### AIM OF THE EXERCISE
Return verbatim everything from the first line through the line that contains "wasm.setup();", and stop there.

## BEGIN

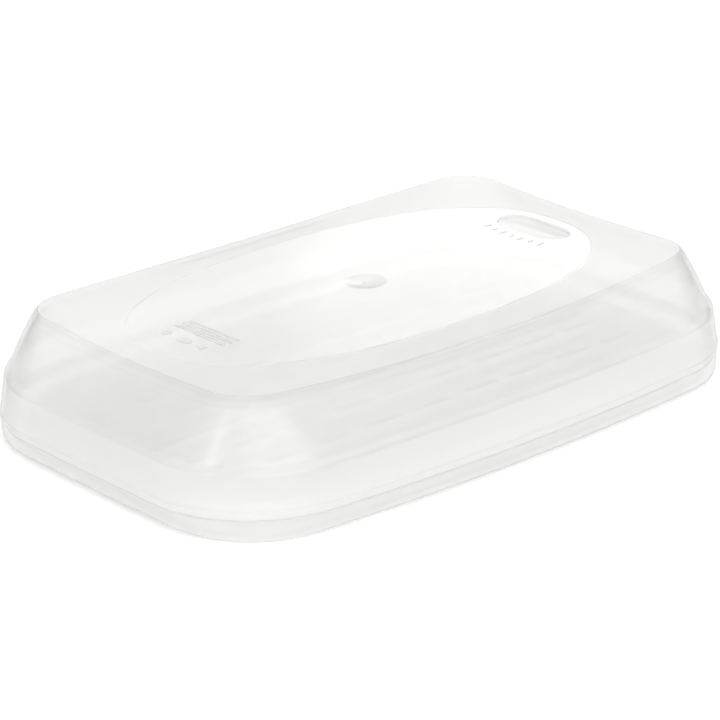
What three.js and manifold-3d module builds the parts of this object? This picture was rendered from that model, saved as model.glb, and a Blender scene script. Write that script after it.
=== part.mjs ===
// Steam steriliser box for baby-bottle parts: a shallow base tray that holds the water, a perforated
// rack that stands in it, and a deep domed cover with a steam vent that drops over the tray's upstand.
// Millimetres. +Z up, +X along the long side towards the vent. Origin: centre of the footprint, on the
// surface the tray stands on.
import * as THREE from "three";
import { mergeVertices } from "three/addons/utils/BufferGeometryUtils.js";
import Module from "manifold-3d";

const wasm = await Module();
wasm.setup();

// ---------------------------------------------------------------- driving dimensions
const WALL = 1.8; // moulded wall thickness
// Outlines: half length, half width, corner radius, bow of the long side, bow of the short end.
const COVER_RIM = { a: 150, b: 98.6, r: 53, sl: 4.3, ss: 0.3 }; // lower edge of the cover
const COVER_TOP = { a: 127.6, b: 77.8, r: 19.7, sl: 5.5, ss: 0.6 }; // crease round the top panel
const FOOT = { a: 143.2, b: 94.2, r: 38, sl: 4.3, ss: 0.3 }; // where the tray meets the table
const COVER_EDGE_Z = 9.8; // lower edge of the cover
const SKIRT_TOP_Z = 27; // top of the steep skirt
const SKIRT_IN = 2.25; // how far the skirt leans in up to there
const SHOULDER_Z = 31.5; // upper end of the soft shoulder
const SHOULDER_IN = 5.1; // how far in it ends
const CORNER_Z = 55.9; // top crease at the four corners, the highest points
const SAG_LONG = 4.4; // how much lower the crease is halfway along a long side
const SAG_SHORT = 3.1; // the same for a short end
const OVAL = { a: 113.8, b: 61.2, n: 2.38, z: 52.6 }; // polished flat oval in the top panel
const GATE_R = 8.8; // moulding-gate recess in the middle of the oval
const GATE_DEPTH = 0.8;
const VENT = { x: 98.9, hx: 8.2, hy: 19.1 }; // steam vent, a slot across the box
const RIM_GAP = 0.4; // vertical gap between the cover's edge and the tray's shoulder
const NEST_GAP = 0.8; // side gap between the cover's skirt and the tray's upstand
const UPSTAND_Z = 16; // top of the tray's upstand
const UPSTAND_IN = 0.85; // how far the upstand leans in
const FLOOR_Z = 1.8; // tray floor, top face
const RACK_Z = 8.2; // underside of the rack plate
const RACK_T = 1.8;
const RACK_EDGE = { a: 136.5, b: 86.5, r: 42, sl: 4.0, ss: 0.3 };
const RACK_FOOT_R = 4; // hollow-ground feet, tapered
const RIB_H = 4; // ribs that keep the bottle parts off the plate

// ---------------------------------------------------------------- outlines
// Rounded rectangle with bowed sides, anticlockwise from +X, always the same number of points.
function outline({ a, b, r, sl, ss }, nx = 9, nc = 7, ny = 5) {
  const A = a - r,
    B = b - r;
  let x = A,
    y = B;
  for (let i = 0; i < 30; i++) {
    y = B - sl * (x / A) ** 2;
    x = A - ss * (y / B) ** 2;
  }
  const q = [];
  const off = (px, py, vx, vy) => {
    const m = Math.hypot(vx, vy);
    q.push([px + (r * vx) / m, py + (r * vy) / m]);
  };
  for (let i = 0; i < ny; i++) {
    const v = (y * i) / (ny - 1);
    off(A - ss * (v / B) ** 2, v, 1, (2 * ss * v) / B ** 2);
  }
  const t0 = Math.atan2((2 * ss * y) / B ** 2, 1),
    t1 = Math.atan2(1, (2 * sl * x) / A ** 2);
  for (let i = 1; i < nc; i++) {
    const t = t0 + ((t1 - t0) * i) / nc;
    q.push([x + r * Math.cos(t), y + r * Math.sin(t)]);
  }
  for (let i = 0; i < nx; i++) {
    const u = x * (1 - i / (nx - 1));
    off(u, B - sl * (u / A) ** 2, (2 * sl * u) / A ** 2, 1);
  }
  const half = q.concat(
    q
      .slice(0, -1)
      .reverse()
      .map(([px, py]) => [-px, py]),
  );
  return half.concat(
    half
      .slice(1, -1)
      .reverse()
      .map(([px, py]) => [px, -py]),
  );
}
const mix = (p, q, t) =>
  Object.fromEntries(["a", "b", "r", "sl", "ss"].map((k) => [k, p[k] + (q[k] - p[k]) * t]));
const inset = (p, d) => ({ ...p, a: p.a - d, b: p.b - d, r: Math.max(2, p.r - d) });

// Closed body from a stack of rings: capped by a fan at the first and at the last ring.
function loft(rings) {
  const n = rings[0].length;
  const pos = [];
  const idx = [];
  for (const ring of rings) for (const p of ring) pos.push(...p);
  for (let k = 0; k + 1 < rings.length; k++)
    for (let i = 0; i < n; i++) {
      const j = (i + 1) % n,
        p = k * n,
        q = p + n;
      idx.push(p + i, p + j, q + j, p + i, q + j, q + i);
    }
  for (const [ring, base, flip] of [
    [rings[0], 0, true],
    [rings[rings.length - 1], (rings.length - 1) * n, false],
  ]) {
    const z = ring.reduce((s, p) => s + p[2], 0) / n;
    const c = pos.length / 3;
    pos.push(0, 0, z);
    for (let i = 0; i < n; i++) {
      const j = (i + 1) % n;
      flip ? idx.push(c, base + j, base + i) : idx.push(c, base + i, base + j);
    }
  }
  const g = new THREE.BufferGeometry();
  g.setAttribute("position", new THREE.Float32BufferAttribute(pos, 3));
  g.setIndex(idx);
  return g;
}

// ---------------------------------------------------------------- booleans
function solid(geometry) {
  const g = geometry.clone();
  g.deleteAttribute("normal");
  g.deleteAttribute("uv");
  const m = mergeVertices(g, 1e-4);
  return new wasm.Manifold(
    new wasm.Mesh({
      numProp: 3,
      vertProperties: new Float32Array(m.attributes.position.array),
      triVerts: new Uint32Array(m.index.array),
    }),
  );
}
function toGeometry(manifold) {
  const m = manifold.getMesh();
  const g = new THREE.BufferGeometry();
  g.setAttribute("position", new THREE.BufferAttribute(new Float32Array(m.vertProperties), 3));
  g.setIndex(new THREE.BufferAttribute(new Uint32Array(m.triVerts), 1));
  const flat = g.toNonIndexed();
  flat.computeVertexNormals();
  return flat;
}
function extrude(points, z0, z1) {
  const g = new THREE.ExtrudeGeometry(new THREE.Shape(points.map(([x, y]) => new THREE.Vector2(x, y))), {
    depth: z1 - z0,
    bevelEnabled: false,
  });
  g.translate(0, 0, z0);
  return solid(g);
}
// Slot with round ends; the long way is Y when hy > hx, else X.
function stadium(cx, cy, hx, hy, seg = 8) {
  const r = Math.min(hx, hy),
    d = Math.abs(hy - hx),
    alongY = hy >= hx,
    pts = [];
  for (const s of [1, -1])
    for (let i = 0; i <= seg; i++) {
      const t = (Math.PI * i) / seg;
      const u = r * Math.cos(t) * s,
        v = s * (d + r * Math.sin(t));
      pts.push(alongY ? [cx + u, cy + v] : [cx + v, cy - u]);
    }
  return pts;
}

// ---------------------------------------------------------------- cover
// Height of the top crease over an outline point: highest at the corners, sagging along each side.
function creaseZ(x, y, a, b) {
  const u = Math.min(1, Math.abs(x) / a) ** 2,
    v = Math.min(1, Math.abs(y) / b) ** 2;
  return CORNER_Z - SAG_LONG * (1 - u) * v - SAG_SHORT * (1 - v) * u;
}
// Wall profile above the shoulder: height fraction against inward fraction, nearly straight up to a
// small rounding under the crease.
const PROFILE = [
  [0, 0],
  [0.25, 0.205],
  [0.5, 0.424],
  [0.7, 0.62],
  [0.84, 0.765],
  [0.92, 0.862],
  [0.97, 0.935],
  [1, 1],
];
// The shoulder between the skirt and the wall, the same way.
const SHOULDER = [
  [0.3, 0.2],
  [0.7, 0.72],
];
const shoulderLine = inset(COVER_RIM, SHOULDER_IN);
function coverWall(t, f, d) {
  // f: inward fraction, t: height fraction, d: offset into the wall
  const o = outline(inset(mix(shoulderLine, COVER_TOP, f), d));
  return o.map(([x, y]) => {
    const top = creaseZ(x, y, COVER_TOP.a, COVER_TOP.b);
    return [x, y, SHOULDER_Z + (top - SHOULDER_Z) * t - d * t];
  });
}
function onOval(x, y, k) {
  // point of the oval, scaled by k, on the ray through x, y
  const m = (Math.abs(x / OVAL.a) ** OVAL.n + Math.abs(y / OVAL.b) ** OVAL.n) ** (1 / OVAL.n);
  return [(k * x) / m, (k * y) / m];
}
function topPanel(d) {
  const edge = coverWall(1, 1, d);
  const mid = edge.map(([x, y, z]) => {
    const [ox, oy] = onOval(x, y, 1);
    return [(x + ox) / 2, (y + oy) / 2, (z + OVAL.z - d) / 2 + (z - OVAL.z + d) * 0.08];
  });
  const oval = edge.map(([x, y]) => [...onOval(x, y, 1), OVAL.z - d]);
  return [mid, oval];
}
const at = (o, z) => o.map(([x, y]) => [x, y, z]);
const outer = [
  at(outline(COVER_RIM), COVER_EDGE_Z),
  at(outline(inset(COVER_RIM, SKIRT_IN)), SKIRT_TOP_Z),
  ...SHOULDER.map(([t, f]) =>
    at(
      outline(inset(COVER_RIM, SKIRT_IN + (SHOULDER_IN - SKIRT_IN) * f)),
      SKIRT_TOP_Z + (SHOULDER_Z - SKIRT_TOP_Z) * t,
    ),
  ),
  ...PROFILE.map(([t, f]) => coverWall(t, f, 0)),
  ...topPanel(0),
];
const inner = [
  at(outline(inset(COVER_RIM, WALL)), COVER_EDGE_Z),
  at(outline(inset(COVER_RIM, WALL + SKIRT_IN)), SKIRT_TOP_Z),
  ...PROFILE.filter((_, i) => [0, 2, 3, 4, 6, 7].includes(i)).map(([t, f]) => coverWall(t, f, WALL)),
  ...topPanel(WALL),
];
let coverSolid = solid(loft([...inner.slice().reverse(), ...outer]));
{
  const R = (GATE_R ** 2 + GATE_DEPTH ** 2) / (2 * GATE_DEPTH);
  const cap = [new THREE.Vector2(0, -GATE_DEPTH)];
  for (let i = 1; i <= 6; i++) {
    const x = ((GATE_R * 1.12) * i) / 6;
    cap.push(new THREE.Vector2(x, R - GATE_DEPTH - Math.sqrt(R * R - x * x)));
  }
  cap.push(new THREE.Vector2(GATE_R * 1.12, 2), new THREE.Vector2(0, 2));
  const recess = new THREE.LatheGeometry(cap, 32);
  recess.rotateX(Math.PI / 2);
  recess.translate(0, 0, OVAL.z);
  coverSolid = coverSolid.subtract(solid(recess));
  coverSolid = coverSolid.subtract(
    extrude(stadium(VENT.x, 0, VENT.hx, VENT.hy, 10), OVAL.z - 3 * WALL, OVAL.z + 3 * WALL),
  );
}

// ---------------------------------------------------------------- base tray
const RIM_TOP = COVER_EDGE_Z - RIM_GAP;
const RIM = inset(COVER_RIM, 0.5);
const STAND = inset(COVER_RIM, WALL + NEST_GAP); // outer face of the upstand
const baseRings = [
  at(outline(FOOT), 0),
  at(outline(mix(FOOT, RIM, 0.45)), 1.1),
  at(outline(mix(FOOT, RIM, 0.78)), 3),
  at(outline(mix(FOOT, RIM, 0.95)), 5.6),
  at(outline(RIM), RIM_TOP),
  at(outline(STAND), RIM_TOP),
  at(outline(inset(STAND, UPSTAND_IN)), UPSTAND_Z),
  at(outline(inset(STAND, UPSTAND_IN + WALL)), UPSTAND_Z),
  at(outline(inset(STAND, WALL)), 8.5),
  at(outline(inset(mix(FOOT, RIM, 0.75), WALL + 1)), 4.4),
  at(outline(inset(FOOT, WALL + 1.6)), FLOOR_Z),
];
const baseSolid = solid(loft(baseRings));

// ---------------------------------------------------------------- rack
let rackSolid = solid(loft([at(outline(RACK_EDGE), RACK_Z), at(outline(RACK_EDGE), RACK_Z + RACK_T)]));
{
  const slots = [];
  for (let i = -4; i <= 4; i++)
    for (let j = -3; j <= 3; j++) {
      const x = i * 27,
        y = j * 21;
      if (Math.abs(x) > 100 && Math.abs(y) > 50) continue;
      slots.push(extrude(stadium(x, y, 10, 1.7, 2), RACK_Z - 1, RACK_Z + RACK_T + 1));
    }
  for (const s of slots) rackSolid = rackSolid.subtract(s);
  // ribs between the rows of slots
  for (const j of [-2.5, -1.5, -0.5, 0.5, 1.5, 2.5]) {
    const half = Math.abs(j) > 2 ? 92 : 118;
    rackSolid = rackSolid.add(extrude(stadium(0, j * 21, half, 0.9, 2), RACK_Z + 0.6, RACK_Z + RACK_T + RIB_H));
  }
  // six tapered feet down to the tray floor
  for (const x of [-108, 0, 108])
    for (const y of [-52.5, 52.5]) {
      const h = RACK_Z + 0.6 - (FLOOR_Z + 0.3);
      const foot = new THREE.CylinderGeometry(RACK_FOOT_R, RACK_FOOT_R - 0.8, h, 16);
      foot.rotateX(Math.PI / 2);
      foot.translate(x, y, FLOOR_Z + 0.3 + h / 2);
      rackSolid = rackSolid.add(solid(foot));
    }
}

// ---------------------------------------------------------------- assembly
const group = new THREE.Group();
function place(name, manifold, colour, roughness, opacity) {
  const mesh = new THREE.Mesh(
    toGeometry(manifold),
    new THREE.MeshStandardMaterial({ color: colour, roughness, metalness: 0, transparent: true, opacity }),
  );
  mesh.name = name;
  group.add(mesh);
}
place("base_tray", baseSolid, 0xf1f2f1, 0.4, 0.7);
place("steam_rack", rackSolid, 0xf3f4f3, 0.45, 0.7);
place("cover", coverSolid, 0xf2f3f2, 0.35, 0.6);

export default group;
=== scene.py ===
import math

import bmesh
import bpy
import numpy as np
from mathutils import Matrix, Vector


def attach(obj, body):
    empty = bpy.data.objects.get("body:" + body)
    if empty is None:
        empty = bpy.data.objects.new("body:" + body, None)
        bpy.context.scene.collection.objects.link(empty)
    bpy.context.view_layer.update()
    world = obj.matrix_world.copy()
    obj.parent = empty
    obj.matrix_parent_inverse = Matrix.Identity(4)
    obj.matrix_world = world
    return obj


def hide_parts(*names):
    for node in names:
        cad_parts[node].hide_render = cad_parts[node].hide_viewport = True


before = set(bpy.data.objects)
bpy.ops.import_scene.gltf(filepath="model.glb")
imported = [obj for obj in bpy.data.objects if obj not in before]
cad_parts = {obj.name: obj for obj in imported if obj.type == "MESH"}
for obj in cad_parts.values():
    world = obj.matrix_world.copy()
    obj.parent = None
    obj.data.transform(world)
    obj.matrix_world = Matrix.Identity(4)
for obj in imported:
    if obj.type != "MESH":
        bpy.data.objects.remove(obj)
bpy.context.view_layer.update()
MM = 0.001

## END

### RESULT OF THE TASK
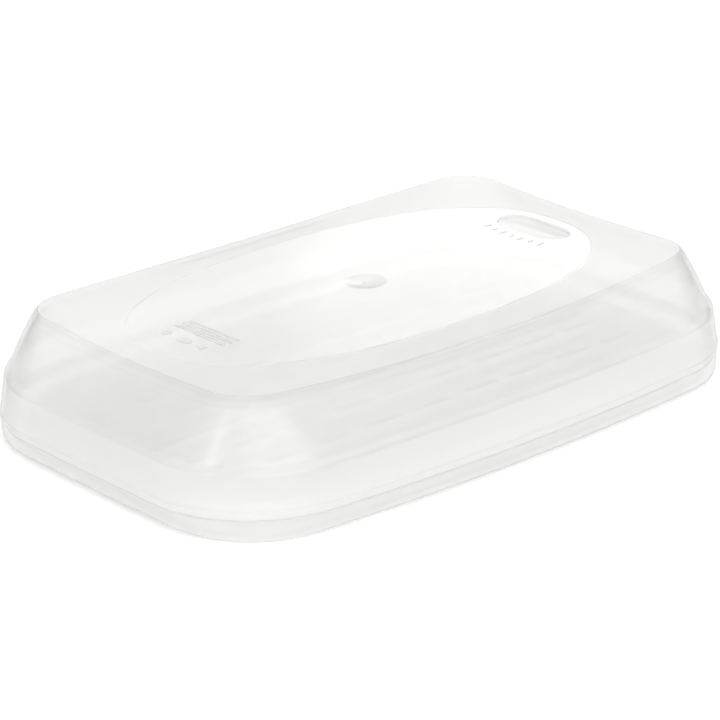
What three.js and manifold-3d module builds the parts of this object? This picture was rendered from that model, saved as model.glb, and a Blender scene script. Write that script after it.
=== part.mjs ===
// Steam steriliser box for baby-bottle parts: a shallow base tray that holds the water, a perforated
// rack that stands in it, and a deep domed cover with a steam vent that drops over the tray's upstand.
// Millimetres. +Z up, +X along the long side towards the vent. Origin: centre of the footprint, on the
// surface the tray stands on.
import * as THREE from "three";
import { mergeVertices } from "three/addons/utils/BufferGeometryUtils.js";
import Module from "manifold-3d";

const wasm = await Module();
wasm.setup();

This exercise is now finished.